On Saturday night, the sports slate was pretty clear for the Lakers clinching their first trip to the Finals in a decade and the viewership still couldn’t crack 5 million. All told, Lakers-Nuggets 2020 qualifies as the second-least-watched Western Conference finals on record.

The Eastern Conference finals were also a ratings disaster. Says Strauss:

You would have gotten long odds on betting that a Celtics-Heat Eastern Conference finals, with an OOH bump, would draw fewer viewers than the 2019 Bucks-Raptors conference finals. The 2019 conference finals featured a tiny market and a team whose Canadian fanbase isn’t counted by Nielsen. And yet, Bucks-Raptors averaged 5.66 million compared to the 2020 Celts-Heat tallied at a 3.93 million average. That’s a 30 percent drop between 2020 and 2019.

The 2020 Eastern Conference finals was more impacted by football than the Western finals. If we toss out the games that went up against football, we are left with a 4.165 million average for Celtics-Heat. That’s rather remarkable for a series involving two marquee markets.

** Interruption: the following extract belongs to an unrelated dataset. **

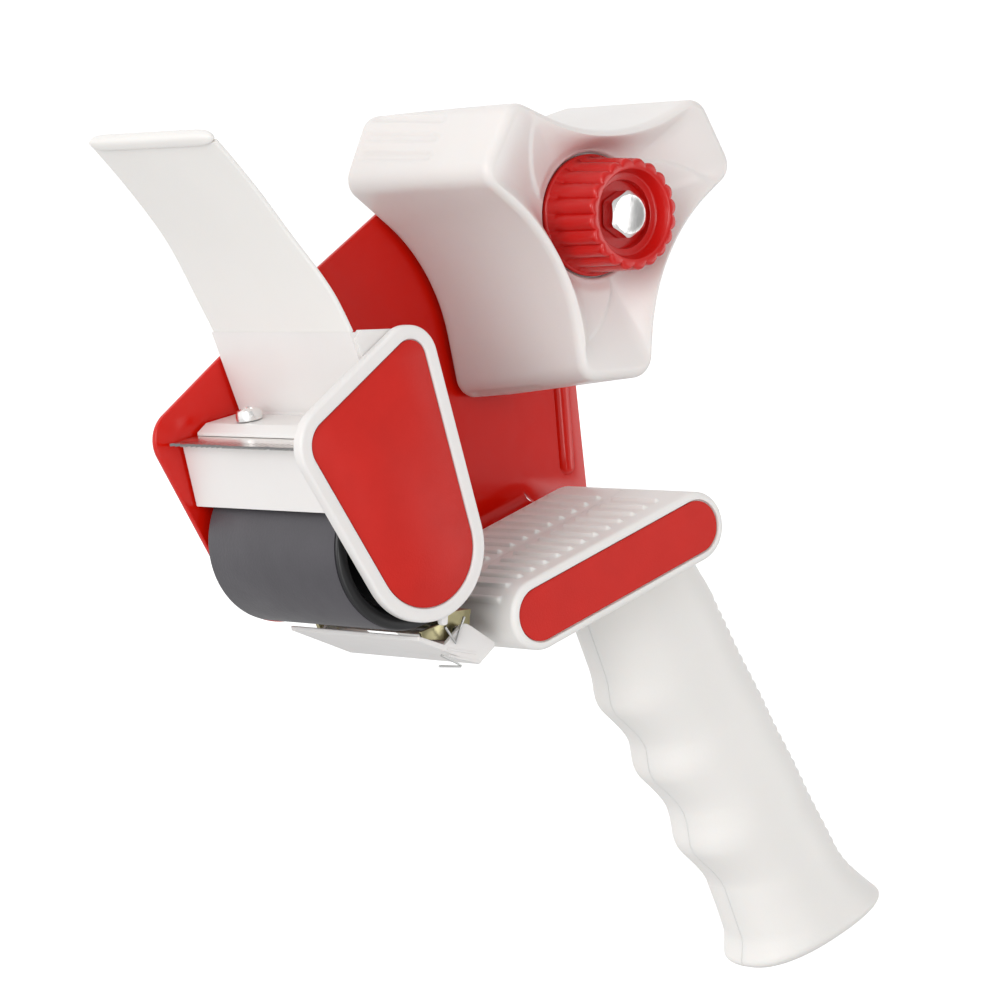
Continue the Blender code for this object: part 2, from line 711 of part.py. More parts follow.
def grip_section(down, shrink, half, tilt=0.0, steps=20):
    """Oval of the grip at a distance below the pad: (x, y, z) around it."""
    front, rear = grip_edges(down)
    middle = (front + rear) / 2.0
    reach = (rear - front) / 2.0 - shrink
    depth = half - shrink
    points = []
    for step in range(steps):
        angle = 2.0 * math.pi * step / steps
        c, s = math.cos(angle), math.sin(angle)
        along = middle - reach * math.copysign(abs(c) ** 0.82, c)
        out = depth * math.copysign(abs(s) ** 0.82, s)
        x, z = pad_place(along, down + tilt * (along - middle))
        points.append((x, PARTING + out, z))
    return points


def grip_form(name, shrink, top, bottom, mat=None, home=None):
    """Solid grip; shrink makes the form of its hollow."""
    levels = [top, 22.0, 34.0, 38.0, 43.0, 47.5, 53.0, 57.5, 62.0, 66.5, 73.0, 79.0, 84.0, 89.0,
              95.0, 103.0, 107.5, bottom - 2.6, bottom - 0.9, bottom]
    if shrink > 0.0:
        levels = [top, 30.0, 44.0, 66.0, 90.0, 104.0, bottom - 1.0, bottom]
    mesh = bmesh.new()
    rows = []
    for down in levels:
        end = smooth((down - 98.0) / 14.0)
        squeeze = shrink + 2.6 * max(0.0, 1.0 - (bottom - down) / 2.6) ** 2
        row = grip_section(down, squeeze, GRIP_HALF + 1.2 * end, -0.03 * end)
        rows.append([mesh.verts.new(spot) for spot in row])
    skin(mesh, rows)
    return add_object(name, mesh, mat, home)


def build_handle_half(name, way, mats):
    """Moulded half: pad half and grip half in one piece, hollow, open at the parting face."""
    form = [(stadium(PAD_R - 0.8), PAD_FAR), (stadium(PAD_R), PAD_FAR - 0.8),
            (stadium(PAD_R), PAD_NEAR + 0.8), (stadium(PAD_R - 0.8), PAD_NEAR)]
    shell = loft(name, form, mats["white"])
    boolean(shell, grip_form(name + "_grip", 0.0, 4.0, GRIP_END, None, CUTTERS), "UNION")
    rib_form(shell, way)
    hollow = stadium(PAD_R - PAD_WALL)
    boolean(shell, prism(name + "_hollow", hollow, PAD_FAR + 3.0, PAD_NEAR + 2.6, None, CUTTERS), "DIFFERENCE")
    boolean(shell, grip_form(name + "_inner", GRIP_WALL, 0.0, GRIP_END - 2.6, None, CUTTERS), "DIFFERENCE")
    side = ring(30.0, -140.0, 130.0, 4, math.pi / 4.0)
    start = PARTING + 0.15 * way
    boolean(shell, prism(name + "_split", side, start, start - 60.0 * way, None, CUTTERS), "DIFFERENCE")
    return shell


def rib_form(shell, way):
    """Low grip ribs across one half of the pad's top."""
    y0, y1 = (-36.2, -52.5) if way < 0 else (-12.0, -31.0)
    section = [(-0.75, -0.4), (-0.45, 0.45), (0.45, 0.45), (0.75, -0.4)]
    up = (-math.sin(PAD_SLOPE), 0.0, math.cos(PAD_SLOPE))
    slope = (math.cos(PAD_SLOPE), 0.0, math.sin(PAD_SLOPE))
    for rib in range(12):
        x, z = pad_place(1.5 + 3.95 * rib, -PAD_R)
        frame = axes_matrix((x, (y0 + y1) / 2.0, z), slope, up)
        form = flat(shell.name + "_rib", section, frame, abs(y1 - y0), None, CUTTERS)
        boolean(shell, form, "UNION")


def build_handle(mats):
    near = build_handle_half("handle_near_shell", -1, mats)
    far = build_handle_half("handle_far_shell", 1, mats)
    recess = [(stadium(PAD_R - 1.75), -57.1), (stadium(PAD_R - 1.75), -60.0)]
    boolean(near, loft("pad_recess", recess, None, CUTTERS), "DIFFERENCE")
    prism("pad_label", stadium(PAD_R - 2.1), -57.35, -57.75, mats["label"])
    for name, down in (("upper", 30.0), ("lower", 98.0)):
        grip_screw(name, down, near, far, mats)
    for name, along in (("front", 10.0), ("rear", 21.0)):
        flange_screw(name, along, far, mats)


def grip_screw(name, down, near, far, mats):
    """Screw through the far half into a post on the near half."""
    front, rear = grip_edges(down)
    x, z = pad_place((front + rear) / 2.0, down)
    post = rod("near_post_" + name, x, z, 3.4, -46.6, PARTING - 0.15, None, CUTTERS, 20)
    boolean(near, post, "UNION")
    boolean(near, rod("near_bore_" + name, x, z, 1.7, -43.0, -30.0, None, CUTTERS, 16), "DIFFERENCE")
    post = rod("far_post_" + name, x, z, 4.6, PARTING + 0.15, -20.2, None, CUTTERS, 20)
    boolean(far, post, "UNION")
    boolean(far, rod("far_bore_" + name, x, z, 1.9, -36.0, -15.0, None, CUTTERS, 16), "DIFFERENCE")
    boolean(far, rod("far_seat_" + name, x, z, 3.3, -22.2, -15.0, None, CUTTERS, 20), "DIFFERENCE")
    shape = [(0.0, -42.0), (1.4, -42.0), (1.4, -22.5 + 0.6), (2.9, -21.9), (2.8, -20.4), (1.5, -19.8), (0.0, -19.8)]
    turned("handle_screw_" + name, x, z, shape, mats["chrome"], None, 16)


def flange_screw(name, along, far, mats):
    """Screw from below through the pad's floor into the plate's bent edge."""
    x, z = pad_place(along, 0.0)
    spot = (x, -21.0, z)
    up = (-math.sin(PAD_SLOPE), math.cos(PAD_SLOPE))
    bore = [(0.0, -12.0), (1.9, -12.0), (1.9, -2.0), (0.0, -2.0)]
    boolean(far, aimed("floor_bore_" + name, spot, up, bore, None, CUTTERS, 16), "DIFFERENCE")
    shape = [(0.0, -10.3), (1.6, -10.3), (3.0, -9.8), (3.1, -8.5), (1.4, -8.5), (1.4, 3.8), (0.0, 3.8)]
    aimed("flange_screw_" + name, spot, up, shape, mats["chrome"], None, 16)


# ---------------------------------------------------------------- tape retainer
def build_retainer(mats):
    """Sprung plate under the roller, its bracket, pin and spring."""
    sheet = [(-58.4, -93.9), (-58.0, -95.1), (-40.6, -101.0), (-39.6, -100.0), (-40.2, -99.6)]
    flap = prism("retainer_flap", sheet, -3.4, -52.2, mats["white"])
    ear = rounded([(-50.6, -96.9, 0.0), (-47.6, -91.4, 1.2), (-44.4, -90.8, 2.0),
                   (-36.4, -97.0, 0.6), (-40.2, -100.4, 0.0)], 3)
    for name, y0, y1 in (("ear_near", -51.0, -52.2), ("ear_far", -3.4, -4.6)):
        boolean(flap, prism(name, ear, y0, y1, None, CUTTERS), "UNION")
    boolean(flap, rod("flap_bore", PIN_X, PIN_Z, 1.5, -1.0, -51.7, None, CUTTERS, 18), "DIFFERENCE")
    set_origin(flap, PIN_X, FLAP_MID, PIN_Z)
    pin = [(0.0, -51.4), (1.2, -51.4), (1.2, -2.2), (0.0, -2.2)]
    turned("retainer_pin", PIN_X, PIN_Z, pin, mats["steel"], None, 18)
    build_bracket(mats)
    build_retainer_spring(mats)


def build_bracket(mats):
    top = [(-50.2, -90.3), (-49.4, -89.3), (-41.4, -88.8), (-41.4, -89.9)]
    body = prism("retainer_bracket", top, -0.4, -49.4, mats["brassy"])
    ear = rounded([(-50.0, -90.1, 0.0), (-41.5, -89.2, 0.0), (-42.0, -96.0, 2.5), (-48.6, -96.4, 2.5)], 3)
    foot = rounded([(-50.0, -90.1, 0.0), (-48.6, -83.6, 2.0), (-42.2, -83.2, 2.0), (-41.5, -89.2, 0.0),
                    (-42.0, -96.0, 2.5), (-48.6, -96.4, 2.5)], 3)
    boolean(body, prism("bracket_near", ear, -48.2, -49.4, None, CUTTERS), "UNION")
    boolean(body, prism("bracket_far", foot, -0.4, -1.6, None, CUTTERS), "UNION")
    boolean(body, rod("bracket_bore", PIN_X, PIN_Z, 1.5, -2.5, -56.0, None, CUTTERS, 18), "DIFFERENCE")
    boolean(body, rod("bracket_hole", -45.5, -86.2, 1.7, 2.0, -2.4, None, CUTTERS, 18), "DIFFERENCE")
    rivet = [(0.0, -2.9), (2.4, -2.4), (2.6, -1.9), (1.4, -1.9), (1.4, 1.8), (2.6, 1.8), (2.2, 2.7), (0.0, 3.0)]
    turned("bracket_rivet", -45.5, -86.2, rivet, mats["steel"], None, 18)
    return body


def build_retainer_spring(mats):
    points = [(-49.8, -41.0, -91.3)]
    per, turns = 12, 5
    for step in range(per * turns + 1):
        angle = math.radians(130.0) - 2.0 * math.pi * step / per
        y = -41.0 - 5.2 * step / (per * turns)
        points.append((PIN_X + 2.0 * math.cos(angle), y, PIN_Z + 2.0 * math.sin(angle)))
    points.append((-48.6, -46.6, -95.2))
    wire("retainer_spring", points, 0.35, mats["steel"])


# ---------------------------------------------------------------- build
def build_all():
    mats = {
        "red_metal": material("red_enamel", RED_METAL, 0.25),
        "label": material("red_label", RED_LABEL, 0.5),
        "knob": material("red_plastic", RED_KNOB, 0.22),
        "white": material("white_plastic", WHITE, 0.4),
        "rubber": material("dark_rubber", RUBBER, 0.55),
        "black": material("black_plastic", BLACK, 0.45),
        "steel": material("steel", STEEL, 0.35, 1.0),
        "chrome": material("bright_steel", STEEL, 0.15, 1.0),
        "brassy": material("plated_steel", BRASSY, 0.35, 1.0),
    }
    build_plate(mats)
    build_housing(mats)
    build_clamp(mats)
    build_blade(mats)
    build_clamp_screws(mats)
    build_cap(mats)
    build_housing_screws(mats)
    build_flap(mats)
    build_roller(mats)
    build_hub(mats)
    build_tension(mats)
    build_handle(mats)
    build_retainer(mats)


clear_scene()
PARTS = new_collection("tape_dispenser")
CUTTERS = new_collection("cutters")
build_all()
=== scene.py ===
"""Looks of the packing-tape hand dispenser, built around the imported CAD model.

Places are design millimetres from the tape hub's axle at the side plate's near face: X runs
towards the grip, Y away from the open side, Z up. place() turns them into metres in the
frame, from the hub's joint and the front housing's box.
"""
import json
import math

import bmesh
import bpy
import numpy as np
from mathutils import Matrix, Vector


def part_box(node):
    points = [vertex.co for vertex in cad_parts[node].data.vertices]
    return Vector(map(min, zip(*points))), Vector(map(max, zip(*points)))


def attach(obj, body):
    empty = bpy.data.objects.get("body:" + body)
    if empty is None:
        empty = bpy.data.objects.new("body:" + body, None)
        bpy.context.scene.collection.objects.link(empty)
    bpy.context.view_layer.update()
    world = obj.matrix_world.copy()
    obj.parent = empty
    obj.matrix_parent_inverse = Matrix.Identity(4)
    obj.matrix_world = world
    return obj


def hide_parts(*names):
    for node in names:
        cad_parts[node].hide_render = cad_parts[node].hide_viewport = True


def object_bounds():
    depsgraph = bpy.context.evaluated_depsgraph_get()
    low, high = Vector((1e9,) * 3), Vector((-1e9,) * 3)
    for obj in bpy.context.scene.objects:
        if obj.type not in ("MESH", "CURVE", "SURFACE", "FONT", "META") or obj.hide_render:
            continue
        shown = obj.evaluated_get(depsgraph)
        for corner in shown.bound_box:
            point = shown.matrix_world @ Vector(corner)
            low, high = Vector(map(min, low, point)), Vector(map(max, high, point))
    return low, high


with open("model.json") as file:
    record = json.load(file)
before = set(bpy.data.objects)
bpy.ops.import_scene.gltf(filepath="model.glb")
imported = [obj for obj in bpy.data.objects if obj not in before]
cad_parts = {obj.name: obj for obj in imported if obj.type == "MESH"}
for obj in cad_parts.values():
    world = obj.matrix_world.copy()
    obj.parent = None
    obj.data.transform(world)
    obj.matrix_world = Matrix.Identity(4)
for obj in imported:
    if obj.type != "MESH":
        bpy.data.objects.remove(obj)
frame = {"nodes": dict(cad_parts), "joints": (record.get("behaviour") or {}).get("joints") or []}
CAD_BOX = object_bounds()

MM = 0.001
WELD = 0.004 * MM
PLATE_T = 1.5
HOUSING_GAP = 0.4  # between the front housing and the plate
JOINTS = {joint["name"]: joint for joint in frame["joints"]}
HUB_AXIS = JOINTS["hub_spin"]["pos_m"]
ROLLER_AXIS = JOINTS["roller_spin"]["pos_m"]
PIN_AXIS = JOINTS["retainer_hinge"]["pos_m"]
FLAP_AXIS = JOINTS["flap_flex"]["pos_m"]
ORIGIN = np.array((HUB_AXIS[0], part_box("front_housing")[1].y + HOUSING_GAP * MM, HUB_AXIS[2]))


def design(point):
    """Frame metres to design millimetres (x, z)."""
    return (point[0] - ORIGIN[0]) / MM, (point[2] - ORIGIN[2]) / MM


ROLLER_X, ROLLER_Z = design(ROLLER_AXIS)
PIN_X, PIN_Z = design(PIN_AXIS)
FLAP_X, FLAP_Z = design(FLAP_AXIS)

# ---------------------------------------------------------------- design sizes, mm
ROLLER_R = 18.9
ROLLER_FAR, ROLLER_NEAR = -2.9, -52.6
HUB_FAR, HUB_NEAR = -1.6, -50.0
HUB_FACE, HUB_SEAT = -43.0, -40.7
HUB_RIM, HUB_WALL = 2.6, 2.6
HUB_SIDE = HUB_NEAR + HUB_RIM  # where the hub's outer wall starts
CREASE_TURN = 32.0
SEAT_R, POCKET_R, POCKET_Y = 14.6, 10.2, -26.0
BORE_R = 5.3
BOLT_R = 3.0
KNOB_BACK, KNOB_RIM = -41.4, -58.0
PAD_X, PAD_Z = -27.8, -90.2
PAD_SLOPE = math.radians(21.3)
PAD_LENGTH, PAD_R = 49.6, 8.2
PAD_FAR, PAD_NEAR = -9.0, -58.0
PARTING = -33.5
GRIP_HALF = 14.5
GRIP_END = 113.28
GRIP_REAR, GRIP_TOP = 62.04, 21.0
FINGER_STEPS = (39.1, 58.6, 80.5)
GRIP_SCREWS = (30.0, 98.0)
WALL_SCREWS = ((-66.5, -36.0), (-79.0, -57.5))
CAP_CIRCLES = ((-64.0, -32.3, 7.6), (-84.9, -50.7, 9.2), (-60.1, -74.2, 16.4))
CAP_FAR, CAP_NEAR = -55.0, -58.0
CAP_CENTRE = (-68.0, -56.0)
LABEL_INSET = 3.3
FLAP_RISE, FLAP_MID = 41.2, -27.3
LIP_FALL = 0.204  # how much the blade's shelf falls towards the front
LIP_SLOPE = math.atan(LIP_FALL)
LIP_ALONG = np.array((math.cos(LIP_SLOPE), 0.0, math.sin(LIP_SLOPE)))
LIP_UP = np.array((-math.sin(LIP_SLOPE), 0.0, math.cos(LIP_SLOPE)))

PARTS = bpy.data.collections.new("looks")
bpy.context.scene.collection.children.link(PARTS)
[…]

Even adjusting for football, these are the least watched conference finals on record. If there’s a less watched one, it probably predates the Magic Johnson-Larry Bird era.

(Emphasis added)

What’s the explanation for these remarkably poor numbers? It isn’t cord cutting, illegal streaming, etc. That’s been going on for a few years. Yet just two years ago, the seven game Warriors-Rockets Western Conference final averaged 9.47 million viewers. The other conference final, James’ Cavaliers against the Celtics, averaged of 8.53 million viewers.

I think the explanation for plummeting viewership is fairly obvious, even if Strauss would rather not talk about it. Conservative America is disgusted with the NBA, and therefore is tuning it out. We’re disgusted with the way the league kowtows to China and even more disgusted with the embrace of the radical BLM movement by the league and its players.

I didn’t watch a minute of the playoffs this year and rarely even checked the scores. Not because of what many of the players think about the police and about America, in general, as slanderous as those views are. And not even because players made pro-BLM gestures before the games began.

My problem was what was allowed, indeed encouraged, during the games. I will not watch any sports event during which the preaching of politics or ideology occurs.

I guess I’m not alone.

Conservative America’s divorce from the NBA is a sign, I think, of things to come. Unless corporate America steps back from its embrace of woke leftism, we are going to have to divorce ourselves from large swathes of it. To the extent feasible, we may have to divorce ourselves from many of America’s public schools. And so forth.

Some of these divorces will be painful. The NBA divorce isn’t one of them — even for someone like me who has been an NBA fan for more than 60 years.